From the ATF Archive, 11/21/06:
Somewhere over the weekend I read someone describe the braintrust
that has hijacked the GOP as the "chess club on steroids." Think Newt
Gingrich, Grover Norquist, Bill Kristol, Karl Rove, and Paul Wolfowitz:
very smart, geeky guys with second and third rate souls holding weird,
strongly held, sometimes extremist, nerdish, borderline crazy ideas
about how the world should be run. They are so many Bobby Fishers
supported by cadres of guys like Dwight
from "The Office" who have risen to take over the Republican party
establishment. This is hyperbole, but it points to something
fundamentally true.These guys are smart enough to recognize that they hardly represent
the interests of most Americans and that their geekiness is not
something most Americans could easily identify with. They craftily
devised ways to deflect attention away from themselves by branding the
Democrats as the party of "liberal elites," and found an affable,
down-home, empty suit with a political pedigree to be their front man.

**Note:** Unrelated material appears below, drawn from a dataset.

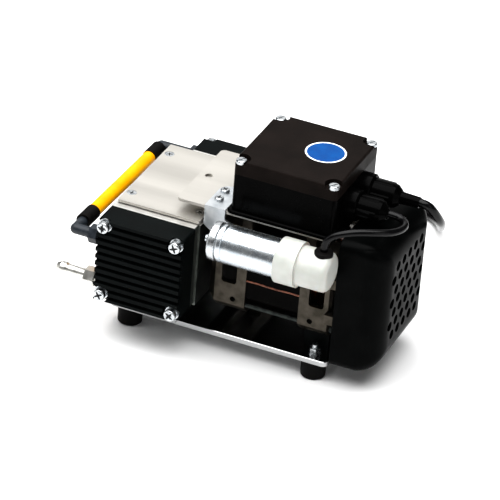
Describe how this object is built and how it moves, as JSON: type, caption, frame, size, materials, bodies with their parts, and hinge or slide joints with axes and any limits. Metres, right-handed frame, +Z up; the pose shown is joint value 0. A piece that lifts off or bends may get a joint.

It was so much smoke and mirrors, but Americans preoccupied with their
own personal lives and so not paying too much attention went along with
it and trusted that these guys knew what they were doing and had the
best interests of the country in mind–lowering our taxes and keeping us
safe and all. And Americans would have kept going along with it if it
hadn't all gone so colossally wrong. That's what you get when you put
too many Dwights
in charge of the various governmental agencies.
I don't think it's hyperbole anymore.